WPA demands a user “activate” XP by contacting Microsoft and divulging their PC's basic configuration within 30 days or it stops working properly. (Don’t worry, volume-licensed enterprises are given CDs without WPA to make copies.) Microsoft has admitted product activation is aimed at novices’ “casual copying” of the operating system, in which a user buys one copy of Windows and installs it on multiple computers, rather than at deterring serious software pirates. Casual copying apparently contributed to about half of the estimated $US12 billion lost last year to the sale of counterfeit software.
But as others such as Brian Livingston (see Product deactivation) have argued, the notion of “fair use” – limited unauthorised reproduction in the public interest -- enshrined in much copyright law around the world effectively disappears when technology enables only one copy of an intellectual property to exist at any one time.
While New Zealand’s legal expression of fair use is less liberal than, say, that of the US, those campaigning most loudly for digital equivalence in all things copyright seem to play down the public interest line.
The idea has been floated of allowing “fair use” by building the ability to copy content for home use into the price of recording media; for example, some countries impose a levy on blank audio tapes to compensate the losses of the music industry from copying.

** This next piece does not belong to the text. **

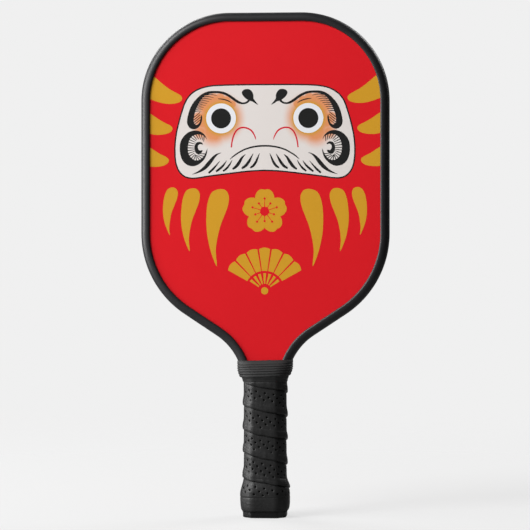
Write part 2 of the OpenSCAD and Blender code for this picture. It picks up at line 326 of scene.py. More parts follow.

Heading in the opposite direction are the music industry giants, who are warming to the idea of putting copy protection on audio CDs to thwart what they claim is rampant pirating of their music. But you can be sure that any protection devised is likely to be cracked almost as quickly as searching for “SDMI Challenge” on Google. And stopping average users of software, music and other digital content from making personal copies is bound only to irritate them as they look enviously at their more technical brethren happily swapping disks.

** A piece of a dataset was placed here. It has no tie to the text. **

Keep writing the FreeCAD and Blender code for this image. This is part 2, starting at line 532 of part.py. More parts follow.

The concept of one person’s fair use becoming another corporation’s piracy also inevitably affects estimates of illegal copying.

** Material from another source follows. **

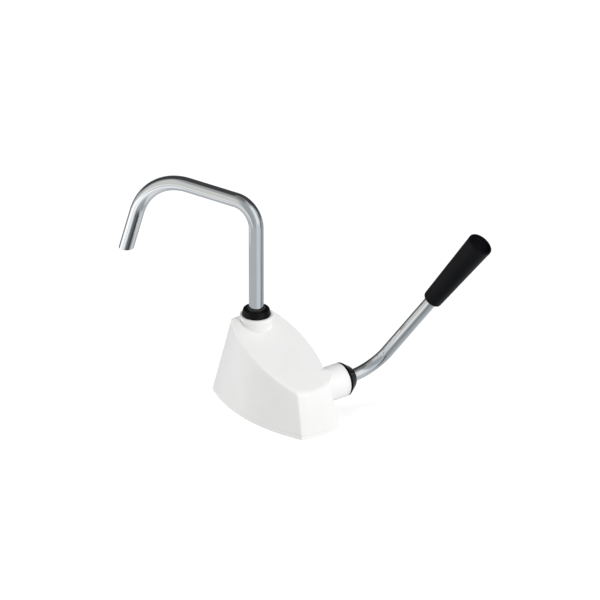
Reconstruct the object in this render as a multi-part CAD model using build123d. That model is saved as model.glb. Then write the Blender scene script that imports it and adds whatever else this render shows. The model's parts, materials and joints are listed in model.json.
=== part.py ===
from build123d import *
from math import atan2, copysign, cos, radians, sin, tan
import os

# Lever-operated galley hand pump for deck or worktop mounting, in millimetres.
# A lever swings a vane in a sector-shaped chamber, so the pump lifts water on both strokes.
# Four flap valves pass the water from the suction port in the base to a swivelling spout.
# The origin is the centre of the base at deck level. +X points to the low nose,
# +Y to the side where the lever comes out, +Z up.

# ---- Driving dimensions -------------------------------------------------------------

# Fits
RUN_FIT = 0.05  # radial clearance of a shaft or tube turning in its bush
PASS_GAP = 0.35  # gap between pieces that only pass each other
SEAT_GAP = 0.1  # slack round a seal, a packing or a screw in its hole

# Housing: a wedge with a straight back, bowed sides and a slightly bowed nose, under a sloping top.
# Its length and width follow from the pieces that stand inside it.
BASE_BOW = 16.0  # how far the sides bow out beyond the ends
NOSE_BOW = 4.0  # how far the nose bows out beyond its own corners
NOSE_TAPER = 1.75  # by which half the nose is narrower than half the back
BACK_LEAN = 17.35  # degrees that the back wall leans forward
NOSE_LEAN = 13.92  # degrees that the nose wall leans back
BACK_DRAFT = 2.17  # degrees that the sides close in towards the top, at the back
NOSE_DRAFT = 3.73  # the same at the nose
BOW_DRAFT = 2.11  # degrees by which the bow itself gets flatter
SLOPE = 21.58  # degrees of the sloping top
WALL = 3.0
PLATE = 4.5  # thickness of the base plate, below the parting line
PARTING_CHAMFER = 0.5
NOSE_ROUND = 8.0
EDGE_ROUND = 2.8
BACK_ROUND = 4.0
SHARP_ANGLE = 10.0  # degrees between two faces, from which they meet at a sharp edge
GROOVE_DEPTH = 0.35  # fine lines turned into the boss and the stub
GROOVE_WIDTH = 0.6

# Rocker shaft, vane and chamber
SHAFT_Z = 36.0
LEVER_OD = 12.7
LEVER_WALL = 1.2
HUB_WALL = 2.2
VANE_GAP = 0.3  # running gap round the vane and its hub
VANE_THICK = 5.0
STOP_GAP = 0.2  # more room under the vane at the end of its stroke
VANE_CORE = 2.6
CHAMBER_R = 42.0
VANE_UP = 26.0  # degrees above level at rest
SWING = 60.0  # lever stroke in degrees, downward from rest
CASING_WALL = 3.0
COVER_WALL = 3.4
SHAFT_WALL = 4.45  # wall that holds the inner bush
INNER_BUSH = 3.55  # length of the bush in that wall
INNER_BUSH_WALL = 1.6
COVER_BUSH_WALL = 2.2
SHAFT_SEAL_MINOR = 1.3
POCKET_DEPTH = 14.0  # water pockets between the chamber and the valves
DUCT_HEIGHT = 4.4  # under the chamber, from the lower pocket
MOUTH_REACH = 10.5  # how far the duct and the upper pocket run into the chamber
PIN_R = 2.0  # cross pin through the shaft
PIN_SHORT = 0.9  # how far its ends stay inside the vane's hub
PLUG_LENGTH = 6.0
WIPER_EDGE = 2.6  # depth by which the soft wiper grips the vane, and stands out from it
WIPER_FOOT = 1.5  # from the hub to the wiper
NOSE_SPACE = 2.4  # free space between the casing's nose and the housing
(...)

A press release on the Microsoft New Zealand site says that in 1996 “some 55%” of the software being used in New Zealand had been illegally copied. Microsoft marketing services manager Steve Jenkins is quoted saying "According to industry estimates, some 55% of the software being used in New Zealand is illegal -- either counterfeited or copied. This figure is far higher than it is for Australia and it reflects poorly on our business ethics and integrity.” Strange, given that the annual survey by research firm IPR for anti-piracy body BSA – of which Microsoft is an active member -- puts the figure in 1996 at 35%.
I think I know where the confusion arises: the estimated piracy figure for 1996 in the entire Asia-Pacific was 55%, though of course this average includes countries like China, copying like rice cakes at 96%. The release, about nailing an errant IBM user group in Tauranga, is still on the site, unamended.
Ah well, if nothing else, we should be a little bit proud – last year our estimated piracy rate was 28%; Australia’s in 1996 was 32%, according to IPR, and rose last year to 33%.
Jenkins’ “industry estimates”, by the way, are BSA ones (though the Software & Information Industry Association, or SIIA, is cited in the latest “Five Plus Five” campaign). You can understand that those in the industry most interested in trumpeting the anti-piracy message are those who have the most to lose. And that old-fashioned apathy coupled with diffuse ire about the price of software generally, rather than actual support for piracy, explains why people aren’t out on the streets. But when an organisation is apparently so loose with its “facts”, it isn’t cynical to question software piracy figures or suggest whether zero levels of piracy will ever be reached – or should be. It doesn’t help the BSA’s case when the face of the organisation is so relentlessly Microsoft’s. Sure, its members also include Adobe, Autodesk, Macromedia, Apple and Symantec, but I can’t recall the last time any of these had anything to say publicly on the subject. Novell and Lotus pulled out of BSA Asia in 1998, citing concerns about Microsoft's dominance of the anti-piracy body.
But when users can’t buy cheap, legitimate copies of slightly old software, and when global pricing (why parallel importing is less of an issue for Microsoft these days; Microsoft figures any severely discounted software is likely to be pirated) can only encourage piracy in places like China, and when anti-piracy measures like WPA are really aimed at Jo Blow, I can only see passive resistance ahead to Microsoft’s campaign.